While the Glotfeltys didn't have children of their own, Mary Fayne is proud of her sister's children like they were her own.

But social work was her calling, and she still talks about the pressures on children today. "Parenting now - well, it must be a nightmare. The peer pressure," she said.

Glotfelty is active in the volunteer community, working as treasurer of CAMC General Hospital's volunteer group.

The $2 Million Challenge started with a gift from the Lyell B. and Patricia K. Clay Foundation, with the goal of matching the $1 million Clay gift with money from other sources.

Pellegrin said the 18-month campaign reached its goal with a record number of new givers. Individuals, corporations and foundations all donated.

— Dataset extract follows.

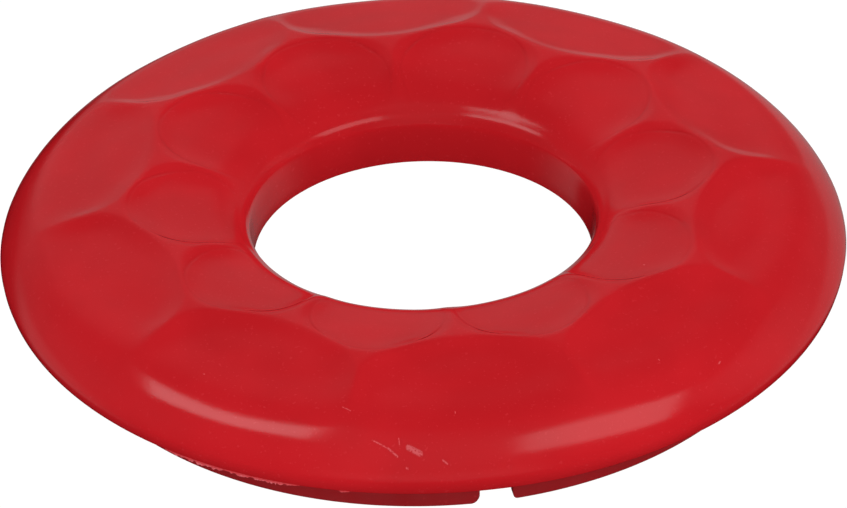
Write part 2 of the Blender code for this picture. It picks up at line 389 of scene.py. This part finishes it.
def at_each_screw(outline):
    return joined(moved(lathed(outline, ROUND_SIDES), place) for place in screw_places())


def ready(obj, slot_name, *nodes):
    """Gives a piece its body and hides the CAD nodes that it stands for."""
    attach(obj, "root")
    if nodes:
        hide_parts(*nodes)
    return obj


def shell_outline():
    """Outer face from the bore's bottom to the rim's, then the inner face a wall inside it."""
    profile = np.array(PROFILE) * RING_R
    outer = curve_through(profile, OUTER_STEPS)
    inner = offset_inwards(profile, WALL)
    inner[[0, -1], 1] = outer[[0, -1], 1]
    reaches = np.zeros(len(outer) + len(inner))
    reaches[[0, len(outer) - 1, len(outer), -1]] = EDGE_ROUNDING
    return rounded(np.vstack([outer, inner[::-1]]), reaches)


def make_shell():
    """The hollow upper shell with its dimples, and the bosses under its top."""
    radii, heights = shell_outline().T
    heights = heights + FOOT_H
    angles = RIDGE_ANGLE + np.arange(SHELL_STATIONS) * TURN / SHELL_STATIONS
    lowered = np.array([heights - dimple_depth(radii, angle) for angle in angles])
    fit_up = min(1.0, cad_high.z / lowered.max())
    rings = [around(radii * FIT, row * fit_up, angle) for row, angle in zip(lowered, angles)]
    shell = object_from("shell_fine", grid(np.array(rings)))
    boss = ((0, BOSS_BOTTOM), (BOSS_R, BOSS_BOTTOM), (BOSS_R, BOSS_TOP), (0, BOSS_TOP))
    combine(shell, at_each_screw(boss), "UNION")
    below, above = BOSS_BOTTOM - WALL, BOSS_BOTTOM + PILOT_DEPTH
    pilot = ((0, below), (PILOT_R, below), (PILOT_R, above), (0, above))
    combine(shell, at_each_screw(pilot), "DIFFERENCE")
    return ready(shell, "shell_plastic", "dimpled_shell")


def base_outline():
    """Cross-section of the base ring, with how far each corner is rounded."""
    foot_inner_r = FOOT_OUTER_R - FOOT_T
    inner_lip = PLATE_INNER_R + LIP_SET_BACK
    outer_lip = PLATE_OUTER_R - LIP_SET_BACK
    edge = EDGE_ROUNDING
    corners = (
        (PLATE_INNER_R, PLATE_TOP, edge),
        (PLATE_INNER_R, PLATE_BOTTOM, edge),
        (foot_inner_r, PLATE_BOTTOM, edge),
        (foot_inner_r, 0, FOOT_ROUNDING),
        (FOOT_OUTER_R, 0, FOOT_ROUNDING),
        (FOOT_OUTER_R, PLATE_BOTTOM, edge),
        (PLATE_OUTER_R, PLATE_BOTTOM, edge),
        (PLATE_OUTER_R, PLATE_TOP, edge),
        (outer_lip, PLATE_TOP, edge),
        (outer_lip, LIP_TOP, edge),
        (outer_lip - LIP_T, LIP_TOP, edge),
        (outer_lip - LIP_T, PLATE_TOP, edge),
        (inner_lip + LIP_T, PLATE_TOP, edge),
        (inner_lip + LIP_T, LIP_TOP, edge),
        (inner_lip, LIP_TOP, edge),
        (inner_lip, PLATE_TOP, edge),
    )
    points = [(radius, height) for radius, height, _ in corners]
    return rounded(points, [reach for *_, reach in corners], BASE_CORNER_STEPS)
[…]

"In one case, a corporation - Mattress Warehouse/IMS - made a $40,000 gift to sponsor the bedrooms at our Hope House shelter for victims of domestic violence - and will be donating new bedding to the bedrooms, too." Another $200,000 donation came from the Mel Wolf Foundation.

The YWCA Resolve Family Abuse Program's activity center on Charleston's East End will now be called the Glotfelty Center, and the former YWCA Child Enrichment Center will be affectionately named "Mel's Place" (The YWCA Mel Wolf Center for Child Enrichment).

Glotfelty's nephew, Tom Bargeloh, visiting recently from New Mexico, described his aunt's interest in the services provided by the YWCA.

"She fought this thing - abuse - all her life through her work," Bargeloh said. "Now she's fighting it through funding."